In large graphical models, there may be an extensive set of lines that connect one section of the model to another section. Virtual blocks, such as a bus creator block and a bus selector block reduce block diagram clutter by managing groups of signals as a “bundle”, known as a bus signal, to improve the readability of models. In the current state of the art, the bus signal comprises a collection of signals grouped together as a collection of logical signals, i.e., by name. The virtual bus creator blocks help bundle a number of signals together to form a single bus signal. This single bus signal then connects the two sections of the model. At the destination end of the bus signal, a virtual bus selector block helps un-bundle the individual signals so that they can be connected to other blocks.

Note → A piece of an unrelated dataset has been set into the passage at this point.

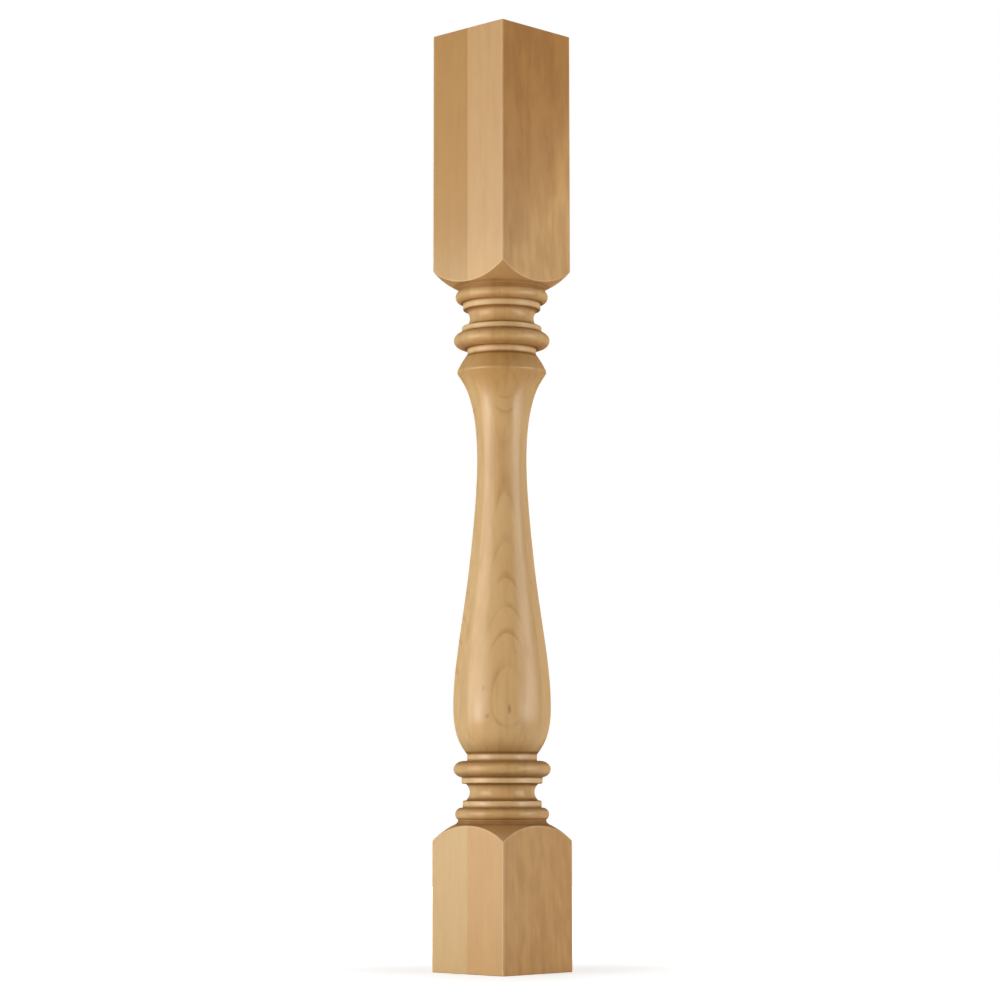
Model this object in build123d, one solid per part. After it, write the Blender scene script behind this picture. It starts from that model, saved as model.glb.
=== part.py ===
from build123d import *
import math
import os

# A turned wooden cabinet column in millimetres. +Z is up, the foot stands on z = 0,
# the axis is at x = y = 0, and the four flat sides face X and Y.

# The square blank
side = 95.25
height = 914.4
foot_block = 124.3
head_block = 235.5
arris_radius = 0.8
end_chamfer = 0.5

# The shoulder, where the lathe cut runs out through the square's corners, and the
# hollow throat that takes it in to the neck
shoulder_height = 15.3
shoulder_bulge = 1.1
throat_reach = 4.7
throat_height = 3.9
throat_hollow = 0.7
neck_radius = 42.5
neck_height = 1.5

# The bead and how far it stands out of the neck, then a fillet with its outer corner
# rounded over
bead_radius = 6.3
bead_swell = 2.65
collar_radius = 38.0
collar_height = 6.8
edge_round = 1.6

# The cove between the two fillets
cove_radius = 35.0
cove_height = 16.0
cove_depth = 3.8

# The second fillet, the torus, and the fillet that carries the vase
band_radius = 39.0
band_height = 5.9
torus_radius = 46.8
torus_root_radius = 36.6
torus_height = 16.0
seat_radius = 33.6
seat_height = 6.8

# The vase: its height above the lower seat as a share of its length, and its radius
vase_stations = [
    (0.0000, 34.2),
    (0.0220, 39.76),
    (0.0568, 44.81),
    (0.1227, 47.12),
    (0.2420, 43.5),
    (0.4091, 34.4),
    (0.5701, 27.6),
    (0.7193, 24.05),
    (0.8177, 25.6),
    (0.8833, 30.25),
    (0.9253, 36.35),
    (0.9536, 43.1),
]
lip_height = 3.0
lip_bulge = 0.4
return_radius = 34.3
return_bulge = 0.5

corner_radius = side / math.sqrt(2)
outside = corner_radius + 2.0


def bulged(start, end, bulge):
    """An arc from start to end that swells by bulge towards the outside."""
    dr, dz = end[0] - start[0], end[1] - start[1]
    chord = math.hypot(dr, dz)
    middle = (
        (start[0] + end[0]) / 2 + bulge * dz / chord,
        (start[1] + end[1]) / 2 - bulge * dr / chord,
    )
    return ThreePointArc(start, middle, end)


def ring_group():
    """The rings from the end of a block's corners to the seat, and their height."""
    edges = []

    # Past the corners there is no wood, so the cut only has to leave the blank
    edges.append(Line((outside, -2.4), (corner_radius, 0)))
    throat = (neck_radius + throat_reach, shoulder_height)
    edges.append(bulged((corner_radius, 0), throat, shoulder_bulge))
    z = shoulder_height + throat_height
    edges.append(bulged(throat, (neck_radius, z), -throat_hollow))
    edges.append(Line((neck_radius, z), (neck_radius, z + neck_height)))
    z += neck_height

    bead_centre = neck_radius + bead_swell - bead_radius
    below = math.degrees(math.acos((neck_radius - bead_centre) / bead_radius))
    rise = bead_radius * math.sin(math.radians(below))
    bead = CenterArc((bead_centre, z + rise), bead_radius, -below, below + 90)
    edges.append(bead)
    z += rise + bead_radius

    edges.append(Line((bead_centre, z), (collar_radius, z)))
    top = z + collar_height
    edges.append(Line((collar_radius, z), (collar_radius, top - edge_round)))
    centre = (collar_radius - edge_round, top - edge_round)
    edges.append(CenterArc(centre, edge_round, 0, 90))
    edges.append(Line((collar_radius - edge_round, top), (cove_radius, top)))
    z = top

    top = z + cove_height
    deepest = (cove_radius - cove_depth, (z + top) / 2)
    edges.append(ThreePointArc((cove_radius, z), deepest, (cove_radius, top)))
    z = top

    edges.append(Line((cove_radius, z), (band_radius - edge_round, z)))
    centre = (band_radius - edge_round, z + edge_round)
    edges.append(CenterArc(centre, edge_round, -90, 90))
    top = z + band_height
    edges.append(Line((band_radius, z + edge_round), (band_radius, top)))
    edges.append(Line((band_radius, top), (torus_root_radius, top)))
    z = top

    swell = torus_radius - torus_root_radius
    centre = (torus_root_radius, z + torus_height / 2)
    half = torus_height / 2
    torus = EllipticalCenterArc(centre, swell, half, -90, arc_size=180)
    edges.append(torus)
    z += torus_height

    edges.append(Line((torus_root_radius, z), (seat_radius, z)))
    edges.append(Line((seat_radius, z), (seat_radius, z + seat_height)))
    z += seat_height
    return Curve() + edges, z


def vase(bottom, top):
    """The vase from the lower seat to the upper one, with the lip near its top."""
    length = top - bottom
    points = [(radius, bottom + share * length) for share, radius in vase_stations]
    swell = Spline(*points)
    lip_start = points[-1]
    lip_end = (lip_start[0], lip_start[1] + lip_height)
    shoulder = (return_radius, top)
    return Curve() + [
        Line((seat_radius, bottom), points[0]),
        swell,
        bulged(lip_start, lip_end, lip_bulge),
        bulged(lip_end, shoulder, return_bulge),
        Line(shoulder, (seat_radius, top)),
    ]


rings, rings_height = ring_group()
foot_end = foot_block
head_end = height - head_block

lower_rings = Pos(0, foot_end) * rings
upper_rings = Pos(0, head_end) * mirror(rings, about=Plane.XZ)
middle = vase(foot_end + rings_height, head_end - rings_height)
ends = Curve() + [
    Line((0, 0), (outside, 0)),
    Line((outside, 0), (outside, foot_end - 2.4)),
    Line((outside, head_end + 2.4), (outside, height)),
    Line((outside, height), (0, height)),
    Line((0, height), (0, 0)),
]

half_section = Plane.XZ * make_face(lower_rings + middle + upper_rings + ends)
turned = revolve(half_section, Axis.Z, 360)

blank = extrude(RectangleRounded(side, side, arris_radius), height)
end_faces = blank.faces().sort_by(Axis.Z)
end_edges = end_faces[0].edges() + end_faces[-1].edges()
blank = chamfer(end_edges, end_chamfer)

column = blank & turned

os.makedirs("parts", exist_ok=True)
export_step(column, "parts/column.step")
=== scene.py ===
import math

import bpy
import numpy as np
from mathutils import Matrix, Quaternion, Vector


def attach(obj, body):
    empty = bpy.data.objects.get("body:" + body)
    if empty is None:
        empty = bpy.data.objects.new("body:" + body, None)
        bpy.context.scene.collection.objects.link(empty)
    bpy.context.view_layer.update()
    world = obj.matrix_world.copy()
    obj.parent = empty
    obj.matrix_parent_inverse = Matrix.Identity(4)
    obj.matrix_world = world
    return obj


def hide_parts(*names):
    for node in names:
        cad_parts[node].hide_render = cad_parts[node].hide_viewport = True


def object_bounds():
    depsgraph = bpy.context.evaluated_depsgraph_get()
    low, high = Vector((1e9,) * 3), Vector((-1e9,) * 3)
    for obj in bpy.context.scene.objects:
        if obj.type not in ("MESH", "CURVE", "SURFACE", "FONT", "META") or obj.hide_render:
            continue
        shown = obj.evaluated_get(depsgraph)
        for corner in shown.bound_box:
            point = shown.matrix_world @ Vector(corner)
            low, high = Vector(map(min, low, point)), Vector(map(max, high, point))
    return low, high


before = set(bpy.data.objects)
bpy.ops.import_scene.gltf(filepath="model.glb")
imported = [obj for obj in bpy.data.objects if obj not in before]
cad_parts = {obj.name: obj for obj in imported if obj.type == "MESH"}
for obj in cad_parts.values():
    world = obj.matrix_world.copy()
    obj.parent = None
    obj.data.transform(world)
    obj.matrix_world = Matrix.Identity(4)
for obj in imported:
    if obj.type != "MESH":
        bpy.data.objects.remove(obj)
cad_low, cad_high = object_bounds()

# Sizes are in millimetres, and MM turns them into the scene's metres
MM = 0.001

# The square blank: its side and height come from the frame
side = (cad_high.x - cad_low.x) / MM
height = (cad_high.z - cad_low.z) / MM
foot_block = 124.3
head_block = 235.5
arris_radius = 0.8
end_chamfer = 0.5
arch_ease = 0.6

# The shoulder, the hollow throat and the neck
shoulder_height = 15.3
shoulder_bulge = 1.1
throat_reach = 4.7
throat_height = 3.9
throat_hollow = 0.7
neck_radius = 42.5
neck_height = 1.5

# The bead and the fillet beside it
bead_radius = 6.3
bead_swell = 2.65
collar_radius = 38.0
collar_height = 6.8
edge_round = 1.6

# The cove
cove_radius = 35.0
cove_height = 16.0
cove_depth = 3.8

# The second fillet, the torus, and the fillet that carries the vase
band_radius = 39.0
band_height = 5.9
torus_radius = 46.8
torus_root_radius = 36.6
torus_height = 16.0
seat_radius = 33.6
seat_height = 6.8

# The vase: its height above the lower seat as a share of its length, and its radius
vase_stations = [
    (0.0000, 34.2),
    (0.0220, 39.76),
    (0.0568, 44.81),
    (0.1227, 47.12),
    (0.2420, 43.5),
    (0.4091, 34.4),
    (0.5701, 27.6),
    (0.7193, 24.05),
    (0.8177, 25.6),
    (0.8833, 30.25),
    (0.9253, 36.35),
    (0.9536, 43.1),
]
lip_height = 3.0
lip_bulge = 0.4
return_radius = 34.3
return_bulge = 0.5

# How finely the forms are divided
face_steps = 28
arris_steps = 6
block_steps = 8
shoulder_steps = 14
throat_steps = 8
bead_steps = 16
round_steps = 5
cove_steps = 18
torus_steps = 30
vase_span_steps = 12
lip_steps = 6
return_steps = 8
sharp_angle = 30

# What follows from the sizes: radii, and the height where the head block's corners end
corner_radius = side / math.sqrt(2)
throat_radius = neck_radius + throat_reach
bead_centre = neck_radius + bead_swell - bead_radius
bead_below = math.acos((neck_radius - bead_centre) / bead_radius)
head_corners = height - head_block

# Heights at which the forms of a ring group end, above the end of the block's corners
throat_end = shoulder_height + throat_height
neck_end = throat_end + neck_height
bead_middle = neck_end + bead_radius * math.sin(bead_below)
bead_end = bead_middle + bead_radius
collar_end = bead_end + collar_height
cove_end = collar_end + cove_height
band_end = cove_end + band_height
torus_end = band_end + torus_height
seat_end = torus_end + seat_height


def arc_circle(start, end, bulge):
    """Centre, radius and half angle of a bulged arc, and its outward and lengthwise directions."""
    start, end = np.array(start), np.array(end)
    length = np.hypot(*(end - start))
    along = (end - start) / length
    outward = np.array([along[1], -along[0]])
    half_turn = 2 * math.atan(2 * bulge / length)
    radius = length / 2 / math.sin(half_turn)
    centre = (start + end) / 2 - outward * radius * math.cos(half_turn)
    return centre, radius, half_turn, outward, along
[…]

Currently, bus signals have no specification and merely a comprise a visual grouping of signals for simplifying the appearance of a block diagram or other graphical model. To simulate an operation on signals in a bus signal having different data types, the signals must be de-grouped prior to passing each signal separately through a non-virtual block representing an operation to be performed on the signal. Furthermore, in current time-based block diagrams and other graphical modeling systems, some nodes or blocks impose restrictions on the attributes of the signals they can handle, and some nodes or blocks, such as a unit-delay block in Simulink® and Stateflow blocks, do not accept bus signals, meaning that the bus signal must be decomposed before passing the signals contained therein through the blocks in the graphical model.